Still, the greater hurdle for Fong in advancing to the November general election could come from California’s chief elections official, Secretary of State Shirley Weber. The challenge only concerns Fong’s run for the full two-year term.

What is the legal challenge to Fong’s campaign?

The legal chaos surrounding Fong’s campaign started with McCarthy’s tumultuous exit from Congress.

McCarthy was ousted as Speaker of the House, a role he long coveted and held for nine months of 2023, in October. For two months, McCarthy remained publicly ambiguous and downplayed reports that he was subsequently going to retire from the House of Representatives.

McCarthy announced his retirement on Dec. 6, two days before California’s electoral filing deadline, setting off a succession scramble in the San Joaquin Valley. Because McCarthy as the incumbent was not running, the filing deadline for California’s 20th extended until Dec. 13.

Fong originally declined to run to succeed his former boss and filed before the Friday, Dec. 8, deadline to qualify for his Assembly race. Grove, R-Bakersfield, who will be termed out of the Legislature and appeared the likely McCarthy successor, declined to run Monday morning. Once Grove opted out, Fong changed his mind and gathered McCarthy’s endorsement.

California’s secretary of state said that, under elections code, Fong could not withdraw from the Assembly race and could not be on the ballot for competing offices (however there are fringe candidates on the ballot for two offices in California). Weber said she would bar him from the 20th.

However a Sacramento County Superior Court judge granted Fong’s request to appear on the ballot for both the Assembly and Congress in December.

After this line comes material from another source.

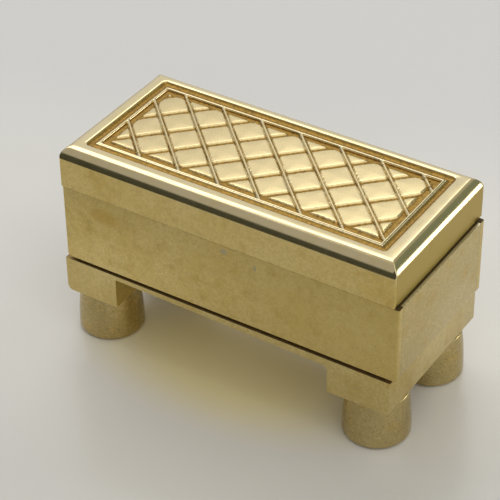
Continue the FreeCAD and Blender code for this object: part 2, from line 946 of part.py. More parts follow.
def write_sub_parts(sub_parts):
    """Check each shape, say how large it is, and write it to its own file."""
    os.makedirs("parts", exist_ok=True)
    for sub_part in sub_parts:
        shape = sub_part.Shape
        if shape.isNull() or not shape.isValid() or not shape.Solids:
            raise RuntimeError(sub_part.Label + " has no valid solid")
        print(f"{sub_part.Label}: {len(shape.Solids)} solid(s), {shape.Volume:.1f} mm3")
    for sub_part in sub_parts:
        sub_part.Shape.exportStep(os.path.join("parts", sub_part.Label + ".step"))
    whole = Part.makeCompound([sub_part.Shape for sub_part in sub_parts])
    box = whole.optimalBoundingBox(False)
    print(f"from {box.XMin:.3f}, {box.YMin:.3f}, {box.ZMin:.3f}")
    print(f"to {box.XMax:.3f}, {box.YMax:.3f}, {box.ZMax:.3f}")


fill_sheet()
pieces = make_all()
doc.recompute()
check_document()
write_sub_parts(pieces)
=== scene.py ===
import math

import bmesh
import bpy
import numpy as np
from mathutils import Matrix, Vector, noise


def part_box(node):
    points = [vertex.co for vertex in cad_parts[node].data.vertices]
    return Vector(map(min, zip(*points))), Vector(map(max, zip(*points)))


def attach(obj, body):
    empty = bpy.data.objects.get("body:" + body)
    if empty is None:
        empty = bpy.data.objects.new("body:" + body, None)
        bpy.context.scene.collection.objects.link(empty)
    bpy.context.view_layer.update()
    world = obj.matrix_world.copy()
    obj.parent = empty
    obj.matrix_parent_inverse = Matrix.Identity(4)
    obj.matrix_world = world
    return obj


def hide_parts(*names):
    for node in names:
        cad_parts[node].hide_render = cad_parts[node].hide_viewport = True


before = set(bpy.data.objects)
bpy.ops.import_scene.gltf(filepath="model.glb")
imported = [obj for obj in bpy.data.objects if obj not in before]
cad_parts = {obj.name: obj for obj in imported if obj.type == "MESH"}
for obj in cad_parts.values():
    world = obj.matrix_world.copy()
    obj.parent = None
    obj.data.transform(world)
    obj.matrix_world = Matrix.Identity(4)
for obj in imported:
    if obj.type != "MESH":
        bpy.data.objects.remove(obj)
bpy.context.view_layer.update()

# A small brass needle case: a box of plates on a bridge-shaped base with four turned feet,
# and a hinged lid with a quilted panel in its top. Lengths are in millimetres up to the
# point where a mesh is made, and in metres from there on.

MM = 0.001


# ---------------------------------------------------------------- places, from the frame


def box_mm(node):
    """Lowest and highest corner of a CAD node, in millimetres."""
    low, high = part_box(node)
    return np.array(low) / MM, np.array(high) / MM


LID_LOW, LID_HIGH = box_mm("lid_casting")
LID_CENTRE = (LID_LOW + LID_HIGH) / 2
LID_HALF = (LID_HIGH - LID_LOW) / 2
LEAF_LOW, LEAF_HIGH = box_mm("lid_hinge_leaf")
PIN_LOW, PIN_HIGH = box_mm("hinge_pin")


# ---------------------------------------------------------------- mesh helpers


def link(name, mesh):
    """A new object with this mesh, in the scene."""
    made = bpy.data.objects.new(name, mesh)
    bpy.context.scene.collection.objects.link(made)
    return made


def mesh_from(name, points_mm, faces):
    """A mesh from points in millimetres."""
    mesh = bpy.data.meshes.new(name)
    mesh.from_pydata((np.asarray(points_mm) * MM).tolist(), [], faces)
    mesh.update()
    return mesh


def smooth(mesh, sharp_deg):
    """Smooth shading with edges sharper than the angle kept."""
    mesh.shade_smooth()
    mesh.set_sharp_from_angle(angle=math.radians(sharp_deg))


def applied(obj):
    """Replaces the object's mesh by what its modifiers make of it."""
    graph = bpy.context.evaluated_depsgraph_get()
    made = bpy.data.meshes.new_from_object(obj.evaluated_get(graph))
    obj.modifiers.clear()
    obj.data = made


def cut_away(obj, cutter_mesh, name):
    """Subtracts a closed mesh from the object."""
    cutter = link(name, cutter_mesh)
    step = obj.modifiers.new(name, "BOOLEAN")
    step.operation = "DIFFERENCE"
    step.solver = "EXACT"
    step.object = cutter
    bpy.context.view_layer.update()
    applied(obj)
    bpy.data.objects.remove(cutter)


def block_mesh(name, low, high):
    """A closed box between two corners in millimetres."""
    low, high = np.array(low, float), np.array(high, float)
    points = [
        [(low, high)[k >> axis & 1][axis] for axis in range(3)] for k in range(8)
    ]
    faces = [(0, 2, 3, 1), (4, 5, 7, 6), (0, 1, 5, 4), (2, 6, 7, 3), (0, 4, 6, 2), (1, 3, 7, 5)]
    return mesh_from(name, points, faces)


def rod_mesh(name, start, end, radius, sides=48):
    """A closed cylinder between two points in millimetres."""
    start, end = Vector(start), Vector(end)
    turn = (end - start).to_track_quat("Z", "Y")
    ring = [
        turn @ Vector((radius * math.cos(a), radius * math.sin(a), 0))
        for a in (2 * math.pi * k / sides for k in range(sides))
    ]
    points = [start + p for p in ring] + [end + p for p in ring]
    faces = [(k, (k + 1) % sides, sides + (k + 1) % sides, sides + k) for k in range(sides)]
    faces += [tuple(reversed(range(sides))), tuple(range(sides, 2 * sides))]
    return mesh_from(name, [list(p) for p in points], faces)


# ---------------------------------------------------------------- the lid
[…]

Up against a deadline, Weber included Fong’s name on the certified list of candidates for both the Congress and Assembly. But she said she would appeal the decision.

Then at the end of January, Weber asked an appeals court to remove Judge Shelleyanne W. L. Chang’s ruling and disqualify Fong as a congressional candidate by April 12, the say she would certify the primary election results. If the court grants her request, she would bar him from the Nov. 5 ballot.